Yury Trankvillitsky, lieutenant of the guard, commander of a front-line reconnaissance platoon. His life was full of victories and awards, but he considers the fact that he managed to survive the hell of the trenches of World War II his greatest achievement.

And SAMBO, which he began to practice as a boy under the direction of Anatoly Kharlampiev, helped him do this.

– Yury Nikolaevich, how did you end up in the SAMBO section?

– I was in grade four, when an older student nicknamed Boar approached me during a break and roughly threw me on the floor. He was in grade eight and liked to beat up on younger students. Falling in front of my classmates was shameful. A tenth-grader passing by chased Boar away and asked me if I wanted to learn how to hit back.

I said sure. He said I should go to the Krylia Sovetov sports club (Krylyshki), look for Kharlampiev there and register in his section. That's how I started practicing SAMBO in 1938.

After several months, I marched right up to Boar and told him: "Defend yourself!" Then I did an undercut. At school they started saying I practiced some kind of secret defensive wrestling, and decided to leave me alone.

As we were liberating a Belorussian village, a fascist suddenly jumped on me from a roof. He was heavy. I landed face down in sticky clay and began to choke. His fingers were like nails. As I lost consciousness, I managed to push one of his arms away and broke his elbow. He screamed, and in the heat of the fight, I broke his other arm. My greatest achievements as a sambist were defeating six fascists in hand‑to‑hand combat.

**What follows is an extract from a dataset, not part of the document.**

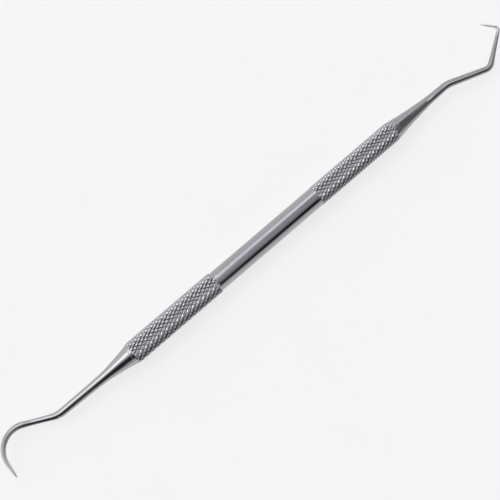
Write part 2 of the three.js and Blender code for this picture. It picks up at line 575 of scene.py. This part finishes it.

In 1945, even before the war ended, I started training at Dinamo. My right hand didn't work, but I kept on massaging it, and it finally began working. I started training gradually. I did somersaults and warmups. I even won second prize at a championship in Moscow in 1946.

After the battlefield, I stopped being afraid of hoodlums. I'm still not afraid of them.

War and SAMBO are inseparable for me. If I hadn't practiced SAMBO before the war, I wouldn't be talking to you now. I should have been killed six times during hand-to-hand combat, but somehow I survived because I knew the holds. SAMBO is my religion, and nothing will change that. Kharlampiev and Chumakov were my coaches, and during difficult moments in my life I always remember them.